Barbossa's new role just felt wildly out-of-character, and the filmmakers very easily could have gone any other way, but he was not the only familiar face that I thought the filmmakers used poorly. There was also Gibbs (Kevin McNally), who was completely betrayed by Jack Sparrow right at the start of the movie, but he seemed to have no problems teaming up with Jack again later on. In other words, the filmmakers found the weirdest, most out-of-character way to squeeze Barbossa into this story, and they established conflict between Gibbs and Jack Sparrow that got absolutely no payoff later on in the movie. Fortunately, I liked seeing both of these characters, so I was not too bothered by either issue.
Grade: B- (80pts)
Pirates of the Caribbean: On Stranger Tides was the fourth movie in the franchise, and I thought it suffered a bit from sequelitis. Johnny Depp reprised the role of Jack Sparrow, and while he was definitely entertaining in it, I did not think the character was nearly as entertaining as he was in the last few movies. There were some funny moments, but really it was just more of the same, and none of it really stood out. This was also unfortunately the case with the pirate action, and although the action sequences kept me watching, none of them felt anywhere near as suspenseful and exciting as the action sequences in the other three movies.
The filmmakers also took a bunch of scenes—both action and non-action—and dragged them out far longer than they needed to be.
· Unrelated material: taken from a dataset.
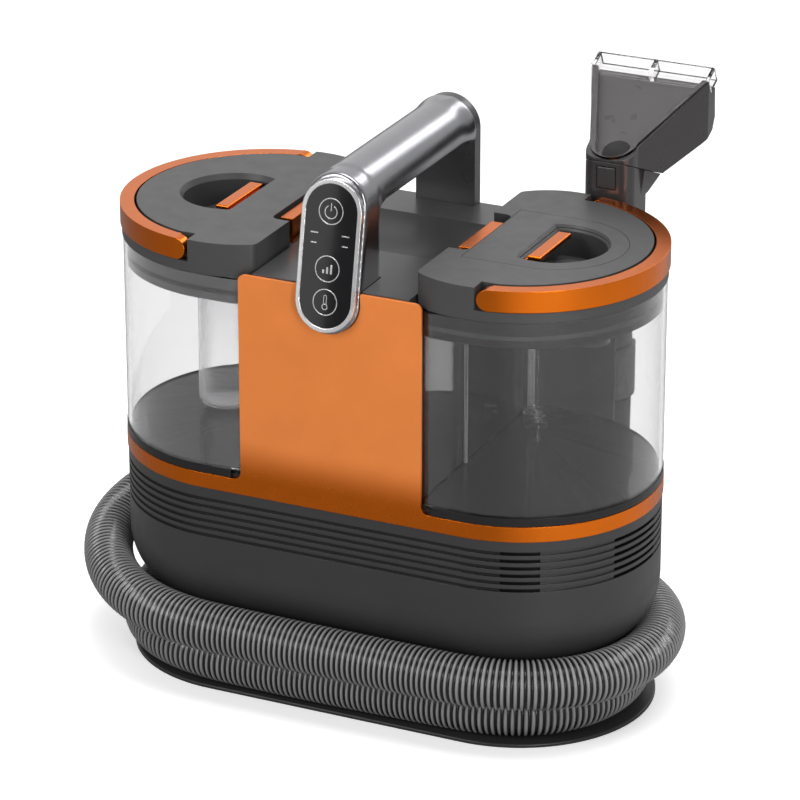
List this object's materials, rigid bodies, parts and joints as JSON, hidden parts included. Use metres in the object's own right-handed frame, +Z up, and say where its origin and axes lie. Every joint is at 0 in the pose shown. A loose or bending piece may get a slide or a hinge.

This made me kind of numb and tired of the scenes, and gave me the impression the filmmakers were just trying to beef up the run time. Surprisingly, one of this movie's strengths was its new characters. I liked the inclusion of Blackbeard and Angelica. Both characters added complexity to the story, and gave interesting characters for Jack Sparrow to interact with. I also liked Philip and Syrena, and although neither character got a ton of focus, their relationship was unique and I was interested in seeing how it would play out. This movie certainly was not bad. It had its strengths and was entertaining enough while it was on, but I do not think it lived up to the same standard as the rest of the movies in the franchise.